I did look at this yesterday , i ended up selling some of my other shares in the ISA and buying more IMM so i only have IMM share in my ISA, and and have re purchased the other shares again back in normal account .... I Think they call this bed and breakfasting

you could also do the same on 5th April , but imm shares may have risen considerably , but you can still get them in there

chalky230
23/2/2018
13:03
Can you rollover the CGT allowance from years gone by? I haven't used this up in the past few years.
lodgeview
23/2/2018
12:57
I am in the camp that thinks the results of Phase III will be favourable.
In which case, I believe there would be a significant share price rerating, and that this will occur before the next tax year.
The only thing I could do, while waiting, was try to mitigate my tax bill.
So, I have sold my holding of IMM, and will deal with the CGT in this tax year.
Then I have sold stock in an ISA to generate cash with which to buy the IMM back, but within the tax free wrapper.
So, financially I will be no worse off, whatever the outcome of Ph III. If bad, I cannot use a tax loss. If good, I will smile.

hashertu
23/2/2018
12:56
Abbot,
IQE is nothing like IMM accept for the shorters recently.

Why tell us about a stock after 30% rise? I think IQE is highly rated for an historically low margin business, Apple as a customer is a mixed blessing

che7win
23/2/2018
12:54
Lodgeview - one way to avoid CGT is to get a loan off Wonga or QuickQuid (both have competitive rates and should be right up your street) then invest in betting of any description.
bluerunner
23/2/2018
12:48
Some here might like a look at IQE,its a similar type of share in many ways.
abbotslynn
23/2/2018
12:46
CGT. A nice problem to have.!
teddy boy1
23/2/2018
12:46
Don't sell them all at once,stagger selling them over the following years at even more profit.
abbotslynn
23/2/2018
12:46
CGT. A nice problem to have.!
teddy boy1
23/2/2018
12:39
I do like the sound of this--worrying about CGT. Things are definitely looking up. I hope this will be a massive problem for us all.
roundup
23/2/2018
12:38
lodge. put some in your mistresses name!
crapcrap
23/2/2018
12:36
Thank you Mingbat. Very informative post sir!
lodgeview
23/2/2018
12:33
*hold not told
lodgeview
23/2/2018
12:32
Thanks OD. So if I told these into next year and decided to sell I could use the upper CGT limit for this year and the upper CGT limit for next year too?
lodgeview
23/2/2018
12:32
You're only subject to CGT when you sell the shares (or transfer them to your partner). Bear in mind you get an £11,300 annual exemption so you only start to pay tax on gains above this level - and you can also offset any realised capital losses either in the same year, or brought forward. If IMM comes good, you can simply retain the shares not in your ISA and sell a proportion annually to keep within the exemption and/or use up losses.

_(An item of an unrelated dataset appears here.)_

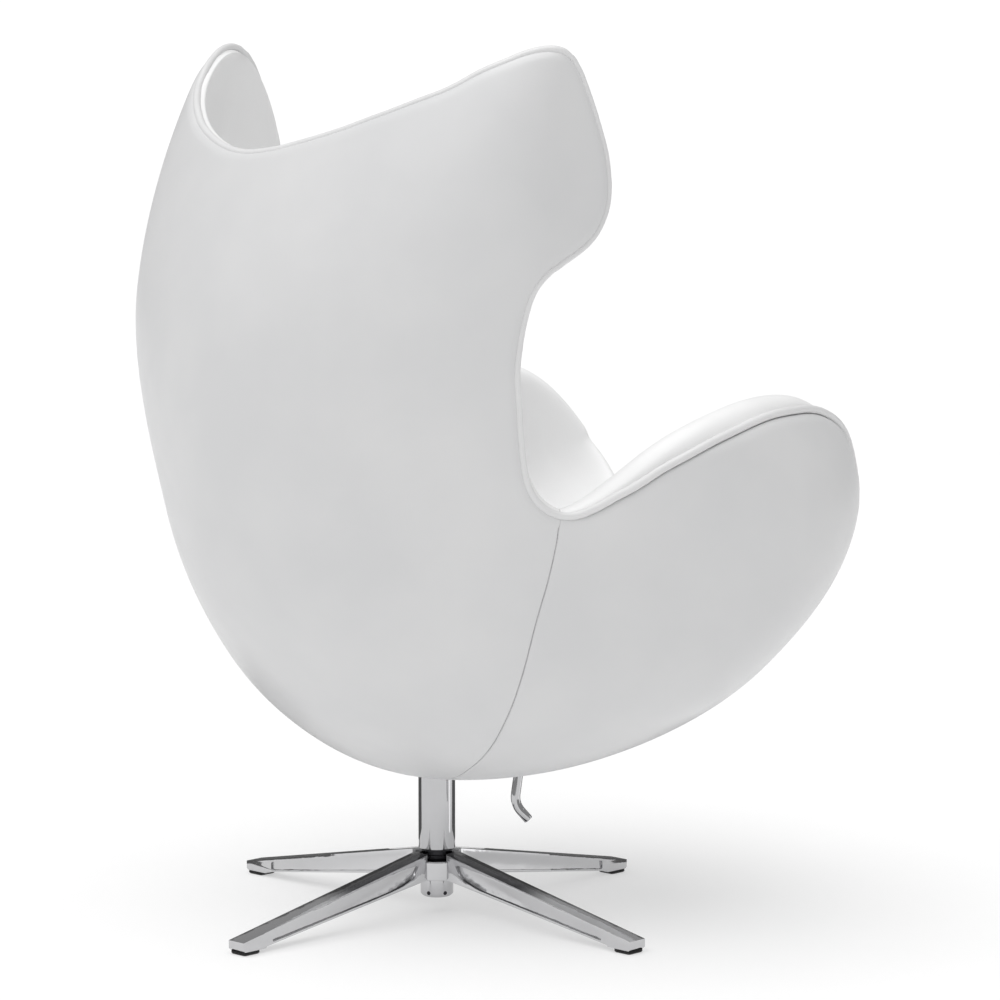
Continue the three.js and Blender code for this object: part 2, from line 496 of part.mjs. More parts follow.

The shares in your ISA are not subject to income tax or CGT.

You could transfer shares to your partner so she gets to use her annual exemption /losses, but as you aren't married this will be treated as a disposal at market value, and therefore better to consider this before results day, otherwise you'll just trigger a gain for yourself if the shares have increased in value with no cash received to pay the tax on it.

Not much point transferring the shares if she wants them all in an ISA, however, as you might as well sell them and gift her the cash.

NB (Beware Inheritance Tax considerations on any gift - see consulting a tax adviser below)

I cannot stress this next bit strongly enough. If this is potentially going to be an issue - speak to a qualified tax adviser and get proper advice before doing anything.